Both of these constraints are model independent. There
are many ways to build the volatility-smile effect into an
option-pricing model, and still have no arbitrage. The
most popular are, in order of complexity, as follows



  • Deterministic volatility surface

  • Stochastic volatility

  • Jump diffusion


The deterministic volatility surface is the idea that
volatility is not constant, or even only a function of
time, but a known function of stock price and time,
σ(S,t). Here the word ‘known’ is a bit misleading. What
we really know are the market prices of vanillas options,
a snapshot at one instant in time. We must now figure
out the correct functionσ(S,t) such that the theoretical
value of our options matches the market prices. This is
mathematically an inverse problem, essentially find the
parameter, volatility, knowing some solutions, market
prices. This model may capture the volatility surface
exactly at an instant in time, but it does a very poor job
of capturing the dynamics, that is, how the data change
with time.


Stochastic volatility models have two sources of ran-
domness, the stock return and the volatility. One of the
parameters in these models is the correlation between
the two sources of randomness.

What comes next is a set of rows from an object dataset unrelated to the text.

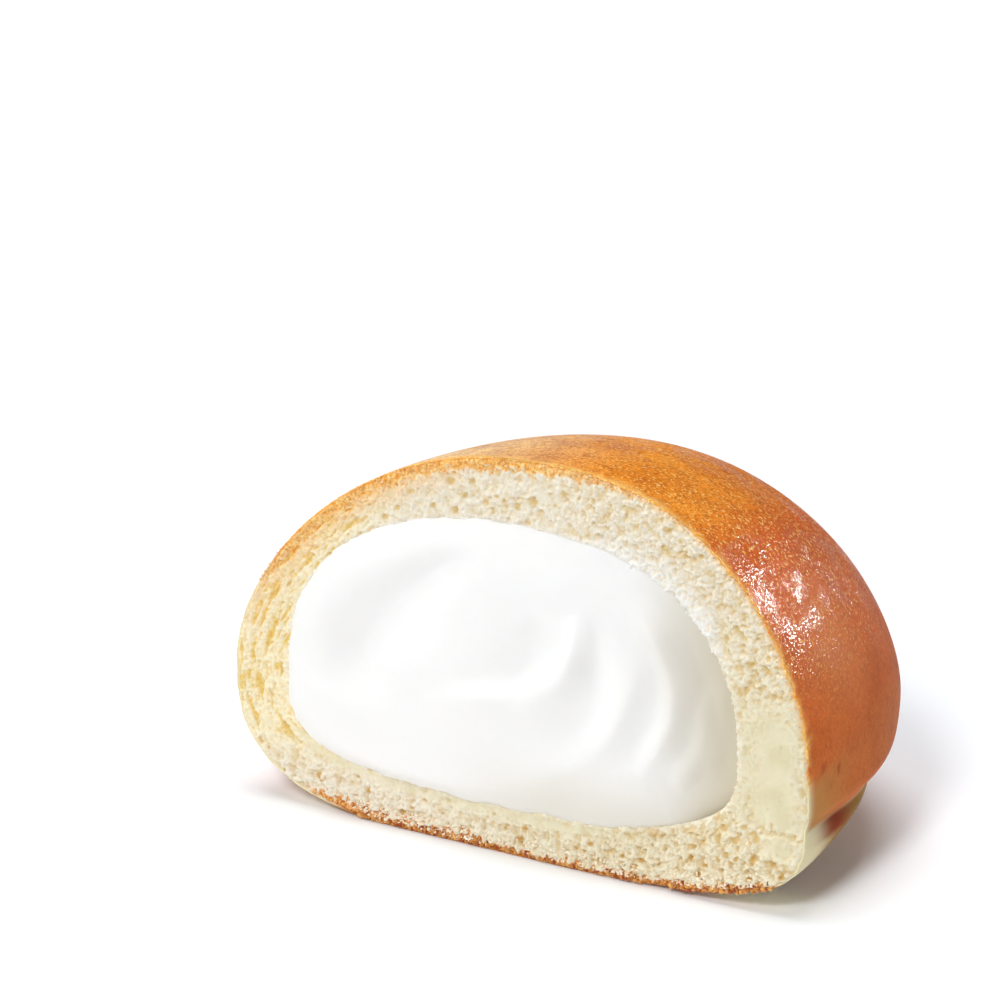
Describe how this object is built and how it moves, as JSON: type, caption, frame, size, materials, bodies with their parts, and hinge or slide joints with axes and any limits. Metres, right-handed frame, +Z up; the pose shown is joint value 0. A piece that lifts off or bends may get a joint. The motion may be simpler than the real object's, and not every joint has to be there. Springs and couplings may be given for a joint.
{
  "type": "cut cream-filled bun",
  "caption": "Soft round milk bun cut a little past its middle, with whipped yogurt cream filling swirled smooth at the cut.",
  "frame": {"origin": "middle of the bounding box in X and Y, on the surface that the bun rests on", "axes": "+X along the cut to the right as seen from in front of it, -Y out of the cut face, +Z up"},
  "size_m": [0.092, 0.0618, 0.056],
  "materials": {
    "bread": "glazed brown crust, open cream-white crumb at the cut",
    "cream": "smooth whipped cream, slightly moist"
  },
  "bodies": {
    "root": {"bread": "bread", "cream": "cream"}
  },
  "joints": []
}
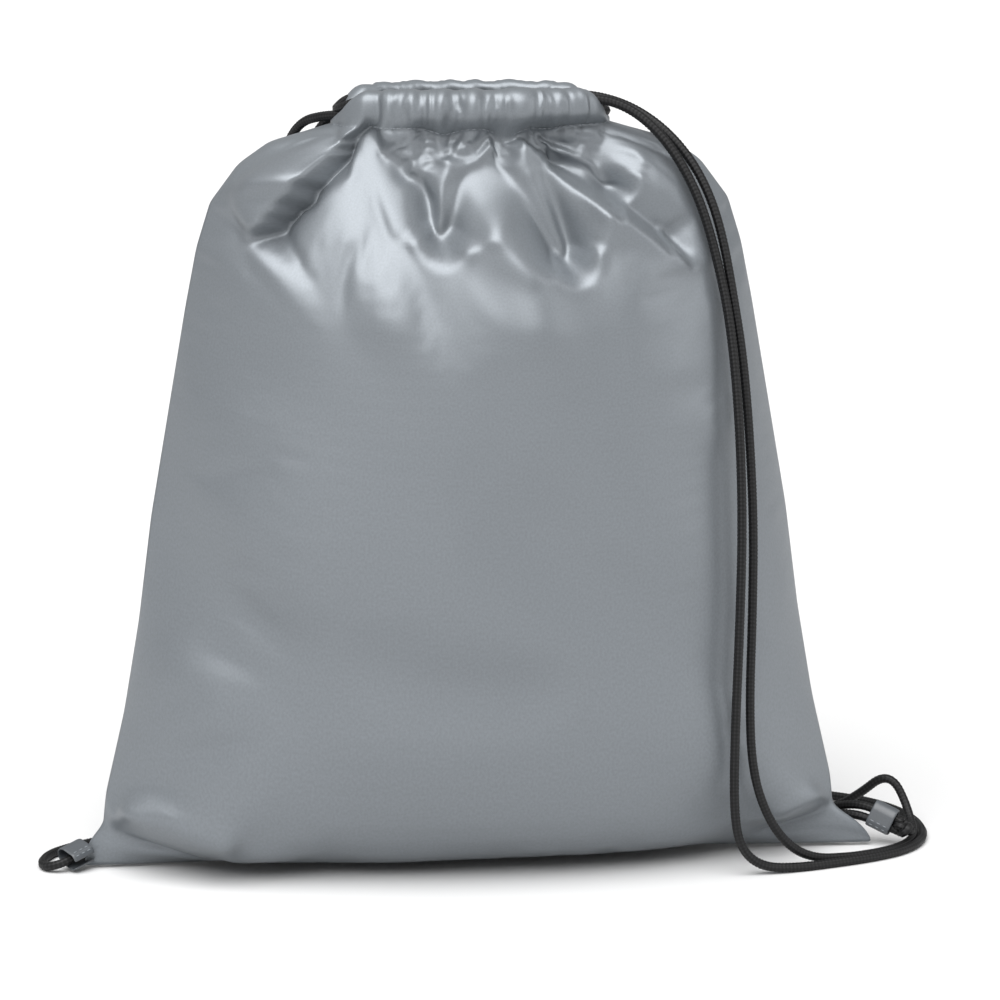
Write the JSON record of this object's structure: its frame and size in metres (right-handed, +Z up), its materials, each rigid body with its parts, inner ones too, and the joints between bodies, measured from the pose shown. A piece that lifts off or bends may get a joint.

This correlation is typ-
ically negative so that a fall in the stock price is often
accompanied by a rise in volatility. This results in a
negative skew for implied volatility. Unfortunately, this
negative skew is not usually as pronounced as the real
market skew. These models can also explain the smile.
As a rule one pays for convexity. We see this in the
simple Black–Scholes world where we pay for gamma.